[What is expected]:
Quote verbatim every line from the line containing "for knot, point" to the line containing "from mathutils import Matrix, Vector", inclusive of both, and no other line.

[Entries]:
═══

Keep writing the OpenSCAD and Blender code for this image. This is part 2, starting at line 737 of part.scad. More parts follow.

═══

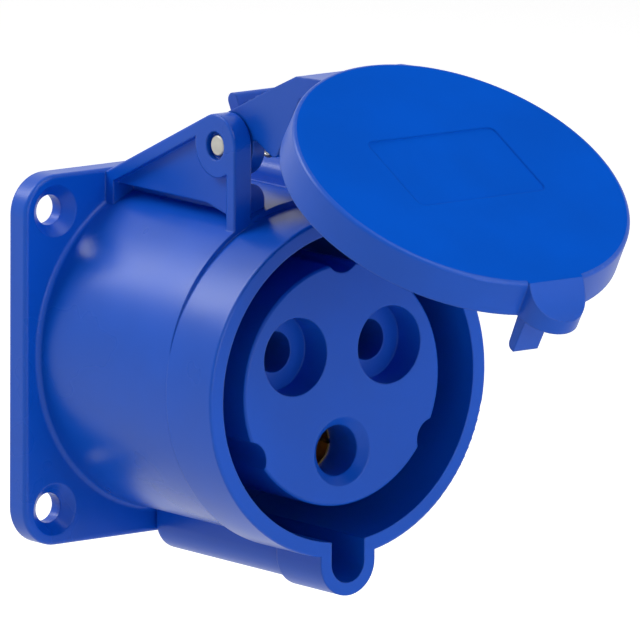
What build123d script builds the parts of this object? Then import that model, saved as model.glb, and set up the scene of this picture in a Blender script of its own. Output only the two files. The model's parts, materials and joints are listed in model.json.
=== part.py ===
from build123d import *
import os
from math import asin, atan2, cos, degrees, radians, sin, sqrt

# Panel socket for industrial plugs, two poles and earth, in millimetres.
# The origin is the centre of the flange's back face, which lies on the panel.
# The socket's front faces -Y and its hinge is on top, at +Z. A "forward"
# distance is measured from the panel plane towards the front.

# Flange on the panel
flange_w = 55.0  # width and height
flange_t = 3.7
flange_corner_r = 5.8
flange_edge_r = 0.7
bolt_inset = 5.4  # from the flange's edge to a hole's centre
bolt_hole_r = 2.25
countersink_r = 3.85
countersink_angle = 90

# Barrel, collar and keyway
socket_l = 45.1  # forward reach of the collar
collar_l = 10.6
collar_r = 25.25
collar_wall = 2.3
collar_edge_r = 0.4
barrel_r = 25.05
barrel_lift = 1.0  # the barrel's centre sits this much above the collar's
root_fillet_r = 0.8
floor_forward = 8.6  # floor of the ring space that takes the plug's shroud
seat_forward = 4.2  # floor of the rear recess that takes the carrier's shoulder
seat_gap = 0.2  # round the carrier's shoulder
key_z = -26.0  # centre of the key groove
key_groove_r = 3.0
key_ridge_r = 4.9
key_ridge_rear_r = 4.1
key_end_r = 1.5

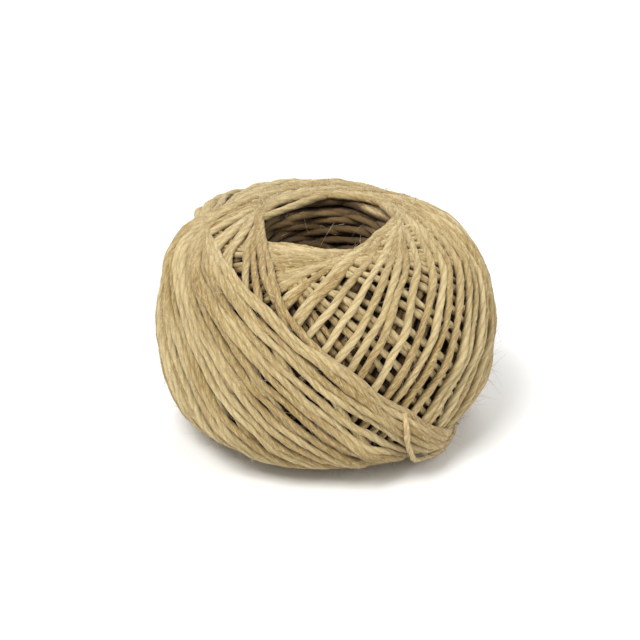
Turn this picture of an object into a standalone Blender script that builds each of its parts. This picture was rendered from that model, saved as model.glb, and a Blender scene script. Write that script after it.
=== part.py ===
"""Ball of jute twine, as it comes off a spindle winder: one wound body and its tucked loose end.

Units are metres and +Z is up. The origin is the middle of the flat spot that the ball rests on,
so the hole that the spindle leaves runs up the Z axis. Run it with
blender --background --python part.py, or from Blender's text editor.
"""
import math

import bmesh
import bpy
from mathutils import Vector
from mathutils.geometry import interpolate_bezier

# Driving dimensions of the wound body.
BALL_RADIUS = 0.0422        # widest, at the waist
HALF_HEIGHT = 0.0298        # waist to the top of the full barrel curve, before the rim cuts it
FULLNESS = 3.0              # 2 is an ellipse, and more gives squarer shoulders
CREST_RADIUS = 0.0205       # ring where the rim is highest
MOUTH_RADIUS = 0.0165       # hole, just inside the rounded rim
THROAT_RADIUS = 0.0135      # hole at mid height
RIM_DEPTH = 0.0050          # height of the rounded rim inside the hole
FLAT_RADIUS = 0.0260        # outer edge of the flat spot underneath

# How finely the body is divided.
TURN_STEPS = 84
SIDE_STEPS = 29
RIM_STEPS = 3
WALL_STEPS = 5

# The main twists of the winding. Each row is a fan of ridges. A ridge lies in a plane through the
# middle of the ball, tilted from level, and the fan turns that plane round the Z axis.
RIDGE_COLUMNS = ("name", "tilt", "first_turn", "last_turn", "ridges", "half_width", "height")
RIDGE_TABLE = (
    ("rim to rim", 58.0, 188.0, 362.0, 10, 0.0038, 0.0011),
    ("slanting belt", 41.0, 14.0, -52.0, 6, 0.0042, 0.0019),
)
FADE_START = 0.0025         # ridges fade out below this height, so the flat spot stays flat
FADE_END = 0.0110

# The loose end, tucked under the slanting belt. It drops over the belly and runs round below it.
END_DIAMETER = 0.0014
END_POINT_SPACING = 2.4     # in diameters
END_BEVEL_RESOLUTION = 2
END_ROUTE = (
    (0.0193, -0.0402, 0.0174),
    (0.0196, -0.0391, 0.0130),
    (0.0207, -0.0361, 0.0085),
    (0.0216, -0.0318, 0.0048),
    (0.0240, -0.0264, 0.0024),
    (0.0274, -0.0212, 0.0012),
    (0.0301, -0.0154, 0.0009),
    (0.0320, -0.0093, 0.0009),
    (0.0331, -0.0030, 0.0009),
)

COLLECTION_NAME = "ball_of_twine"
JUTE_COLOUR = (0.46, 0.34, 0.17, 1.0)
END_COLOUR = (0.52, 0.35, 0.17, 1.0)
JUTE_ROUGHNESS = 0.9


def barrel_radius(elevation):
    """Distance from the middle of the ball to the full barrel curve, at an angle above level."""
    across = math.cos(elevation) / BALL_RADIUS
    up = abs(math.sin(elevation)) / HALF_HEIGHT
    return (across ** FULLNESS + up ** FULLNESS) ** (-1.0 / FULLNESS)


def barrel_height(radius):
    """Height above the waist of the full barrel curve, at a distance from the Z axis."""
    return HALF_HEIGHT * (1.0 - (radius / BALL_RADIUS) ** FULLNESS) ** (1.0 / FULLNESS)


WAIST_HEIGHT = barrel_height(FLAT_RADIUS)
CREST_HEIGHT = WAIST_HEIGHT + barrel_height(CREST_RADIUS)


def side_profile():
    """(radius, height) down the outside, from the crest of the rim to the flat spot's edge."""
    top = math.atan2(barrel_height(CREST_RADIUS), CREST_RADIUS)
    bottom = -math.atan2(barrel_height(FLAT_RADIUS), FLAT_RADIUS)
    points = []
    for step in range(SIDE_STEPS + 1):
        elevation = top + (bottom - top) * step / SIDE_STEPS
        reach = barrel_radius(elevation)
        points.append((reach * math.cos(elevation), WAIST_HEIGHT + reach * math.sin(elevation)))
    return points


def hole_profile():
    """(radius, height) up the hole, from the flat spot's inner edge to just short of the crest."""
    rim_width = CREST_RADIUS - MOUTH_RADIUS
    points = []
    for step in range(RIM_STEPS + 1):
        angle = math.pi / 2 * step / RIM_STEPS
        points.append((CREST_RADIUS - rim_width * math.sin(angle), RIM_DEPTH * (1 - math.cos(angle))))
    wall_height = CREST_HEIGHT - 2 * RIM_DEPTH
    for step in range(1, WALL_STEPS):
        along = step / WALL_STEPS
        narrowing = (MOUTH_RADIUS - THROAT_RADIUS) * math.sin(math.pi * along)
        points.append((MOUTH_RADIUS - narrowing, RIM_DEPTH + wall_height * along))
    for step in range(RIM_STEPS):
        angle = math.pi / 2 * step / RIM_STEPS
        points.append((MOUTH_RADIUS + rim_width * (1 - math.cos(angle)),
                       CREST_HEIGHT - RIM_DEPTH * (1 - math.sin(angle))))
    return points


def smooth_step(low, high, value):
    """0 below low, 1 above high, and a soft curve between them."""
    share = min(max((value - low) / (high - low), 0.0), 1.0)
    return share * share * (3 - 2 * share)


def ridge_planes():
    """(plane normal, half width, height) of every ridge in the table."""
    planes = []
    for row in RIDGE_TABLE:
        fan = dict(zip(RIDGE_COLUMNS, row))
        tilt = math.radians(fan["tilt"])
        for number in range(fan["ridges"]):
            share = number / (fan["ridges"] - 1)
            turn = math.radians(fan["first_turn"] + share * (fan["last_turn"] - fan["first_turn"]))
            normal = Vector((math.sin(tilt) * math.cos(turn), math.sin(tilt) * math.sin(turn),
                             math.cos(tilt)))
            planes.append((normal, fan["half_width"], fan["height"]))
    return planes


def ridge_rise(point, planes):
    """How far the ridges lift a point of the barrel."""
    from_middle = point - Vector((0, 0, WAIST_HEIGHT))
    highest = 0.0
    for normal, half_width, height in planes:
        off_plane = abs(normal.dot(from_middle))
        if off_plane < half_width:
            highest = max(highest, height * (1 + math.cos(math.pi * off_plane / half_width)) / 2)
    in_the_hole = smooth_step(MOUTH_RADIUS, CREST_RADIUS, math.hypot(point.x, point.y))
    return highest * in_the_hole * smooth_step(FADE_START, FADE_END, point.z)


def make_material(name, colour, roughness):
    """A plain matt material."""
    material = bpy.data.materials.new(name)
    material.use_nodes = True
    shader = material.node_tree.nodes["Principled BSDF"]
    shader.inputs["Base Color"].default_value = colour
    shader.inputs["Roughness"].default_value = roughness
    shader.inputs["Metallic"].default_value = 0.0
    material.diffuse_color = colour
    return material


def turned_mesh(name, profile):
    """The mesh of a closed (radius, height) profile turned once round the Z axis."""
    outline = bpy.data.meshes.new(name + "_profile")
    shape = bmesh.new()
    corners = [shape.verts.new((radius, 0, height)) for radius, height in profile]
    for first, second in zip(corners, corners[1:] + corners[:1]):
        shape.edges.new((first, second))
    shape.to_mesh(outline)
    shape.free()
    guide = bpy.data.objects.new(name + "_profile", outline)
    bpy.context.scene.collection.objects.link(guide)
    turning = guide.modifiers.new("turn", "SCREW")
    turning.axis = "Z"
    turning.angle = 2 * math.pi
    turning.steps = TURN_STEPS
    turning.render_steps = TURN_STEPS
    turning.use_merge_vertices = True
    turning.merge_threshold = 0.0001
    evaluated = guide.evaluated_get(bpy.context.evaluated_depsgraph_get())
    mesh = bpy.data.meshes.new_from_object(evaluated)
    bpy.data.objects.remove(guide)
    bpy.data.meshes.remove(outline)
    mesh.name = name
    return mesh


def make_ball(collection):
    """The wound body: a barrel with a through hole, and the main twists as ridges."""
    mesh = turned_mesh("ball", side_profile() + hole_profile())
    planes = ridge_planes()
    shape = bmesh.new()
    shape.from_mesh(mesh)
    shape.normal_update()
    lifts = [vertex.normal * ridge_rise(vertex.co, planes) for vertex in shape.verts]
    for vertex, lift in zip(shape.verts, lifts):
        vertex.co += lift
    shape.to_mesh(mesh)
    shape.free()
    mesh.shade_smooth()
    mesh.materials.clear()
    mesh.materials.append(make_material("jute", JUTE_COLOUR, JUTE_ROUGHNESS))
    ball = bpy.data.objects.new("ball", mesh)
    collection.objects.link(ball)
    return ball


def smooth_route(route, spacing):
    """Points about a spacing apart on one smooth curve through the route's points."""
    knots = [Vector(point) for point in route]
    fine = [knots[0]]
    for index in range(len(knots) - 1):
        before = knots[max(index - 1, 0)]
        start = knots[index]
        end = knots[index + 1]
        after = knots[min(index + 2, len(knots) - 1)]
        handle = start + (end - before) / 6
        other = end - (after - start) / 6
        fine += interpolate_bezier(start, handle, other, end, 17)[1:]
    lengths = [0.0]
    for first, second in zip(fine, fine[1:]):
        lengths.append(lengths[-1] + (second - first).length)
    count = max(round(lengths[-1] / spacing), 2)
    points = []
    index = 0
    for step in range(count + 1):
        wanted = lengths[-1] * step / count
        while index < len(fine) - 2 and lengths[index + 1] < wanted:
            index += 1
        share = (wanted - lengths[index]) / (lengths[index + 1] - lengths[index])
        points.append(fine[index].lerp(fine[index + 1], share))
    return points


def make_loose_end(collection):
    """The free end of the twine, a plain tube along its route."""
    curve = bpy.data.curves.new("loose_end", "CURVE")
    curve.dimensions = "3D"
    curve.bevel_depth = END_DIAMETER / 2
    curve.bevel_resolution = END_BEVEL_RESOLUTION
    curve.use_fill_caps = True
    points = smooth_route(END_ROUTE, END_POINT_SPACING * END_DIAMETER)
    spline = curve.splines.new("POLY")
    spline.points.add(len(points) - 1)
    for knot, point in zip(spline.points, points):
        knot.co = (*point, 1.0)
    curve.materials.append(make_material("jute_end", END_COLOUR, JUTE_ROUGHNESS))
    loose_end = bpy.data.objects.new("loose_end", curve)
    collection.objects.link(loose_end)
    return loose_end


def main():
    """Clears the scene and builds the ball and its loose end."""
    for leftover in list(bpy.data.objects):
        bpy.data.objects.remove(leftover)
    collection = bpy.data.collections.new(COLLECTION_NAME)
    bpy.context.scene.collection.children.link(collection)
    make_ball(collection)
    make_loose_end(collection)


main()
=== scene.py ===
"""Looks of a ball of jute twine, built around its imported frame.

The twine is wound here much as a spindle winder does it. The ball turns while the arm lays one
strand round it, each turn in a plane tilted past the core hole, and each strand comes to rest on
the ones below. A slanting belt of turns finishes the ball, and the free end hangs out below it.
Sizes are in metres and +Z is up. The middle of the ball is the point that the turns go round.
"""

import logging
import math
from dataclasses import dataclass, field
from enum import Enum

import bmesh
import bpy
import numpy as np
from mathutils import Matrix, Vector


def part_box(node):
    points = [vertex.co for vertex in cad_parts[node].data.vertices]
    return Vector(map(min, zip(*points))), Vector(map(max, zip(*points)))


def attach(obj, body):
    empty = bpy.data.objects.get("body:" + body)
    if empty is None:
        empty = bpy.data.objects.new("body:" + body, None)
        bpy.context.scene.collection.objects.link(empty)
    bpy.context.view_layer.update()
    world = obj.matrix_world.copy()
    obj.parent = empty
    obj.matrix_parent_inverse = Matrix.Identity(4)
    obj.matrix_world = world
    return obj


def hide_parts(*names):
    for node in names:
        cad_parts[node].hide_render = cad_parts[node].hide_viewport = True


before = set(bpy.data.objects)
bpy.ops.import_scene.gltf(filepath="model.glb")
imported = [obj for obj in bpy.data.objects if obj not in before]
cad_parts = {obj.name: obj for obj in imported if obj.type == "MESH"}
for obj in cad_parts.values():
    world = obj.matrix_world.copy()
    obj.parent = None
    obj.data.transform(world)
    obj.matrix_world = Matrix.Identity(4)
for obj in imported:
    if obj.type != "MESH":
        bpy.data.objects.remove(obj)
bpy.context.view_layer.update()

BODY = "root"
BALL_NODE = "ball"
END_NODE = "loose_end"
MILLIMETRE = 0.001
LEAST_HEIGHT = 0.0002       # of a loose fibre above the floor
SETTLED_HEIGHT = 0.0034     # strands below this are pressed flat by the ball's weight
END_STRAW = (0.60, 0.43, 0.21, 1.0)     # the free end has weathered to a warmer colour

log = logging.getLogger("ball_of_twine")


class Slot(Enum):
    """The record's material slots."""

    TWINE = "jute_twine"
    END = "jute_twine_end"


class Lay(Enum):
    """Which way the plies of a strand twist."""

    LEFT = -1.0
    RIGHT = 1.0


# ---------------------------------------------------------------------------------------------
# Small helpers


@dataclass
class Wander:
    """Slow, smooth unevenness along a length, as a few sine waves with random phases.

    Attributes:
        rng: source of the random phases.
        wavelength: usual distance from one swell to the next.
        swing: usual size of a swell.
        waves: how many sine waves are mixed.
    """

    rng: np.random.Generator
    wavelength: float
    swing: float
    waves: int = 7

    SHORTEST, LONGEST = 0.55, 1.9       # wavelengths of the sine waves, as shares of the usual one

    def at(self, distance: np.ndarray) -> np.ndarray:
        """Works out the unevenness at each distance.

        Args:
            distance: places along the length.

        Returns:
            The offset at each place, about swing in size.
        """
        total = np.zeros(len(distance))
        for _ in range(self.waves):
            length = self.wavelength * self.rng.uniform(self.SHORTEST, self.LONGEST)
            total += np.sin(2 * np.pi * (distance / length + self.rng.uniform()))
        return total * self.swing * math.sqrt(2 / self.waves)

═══

[Output for this exercise]:
    for knot, point in zip(spline.points, points):
        knot.co = (*point, 1.0)
    curve.materials.append(make_material("jute_end", END_COLOUR, JUTE_ROUGHNESS))
    loose_end = bpy.data.objects.new("loose_end", curve)
    collection.objects.link(loose_end)
    return loose_end


def main():
    """Clears the scene and builds the ball and its loose end."""
    for leftover in list(bpy.data.objects):
        bpy.data.objects.remove(leftover)
    collection = bpy.data.collections.new(COLLECTION_NAME)
    bpy.context.scene.collection.children.link(collection)
    make_ball(collection)
    make_loose_end(collection)


main()
=== scene.py ===
"""Looks of a ball of jute twine, built around its imported frame.

The twine is wound here much as a spindle winder does it. The ball turns while the arm lays one
strand round it, each turn in a plane tilted past the core hole, and each strand comes to rest on
the ones below. A slanting belt of turns finishes the ball, and the free end hangs out below it.
Sizes are in metres and +Z is up. The middle of the ball is the point that the turns go round.
"""

import logging
import math
from dataclasses import dataclass, field
from enum import Enum

import bmesh
import bpy
import numpy as np
from mathutils import Matrix, Vector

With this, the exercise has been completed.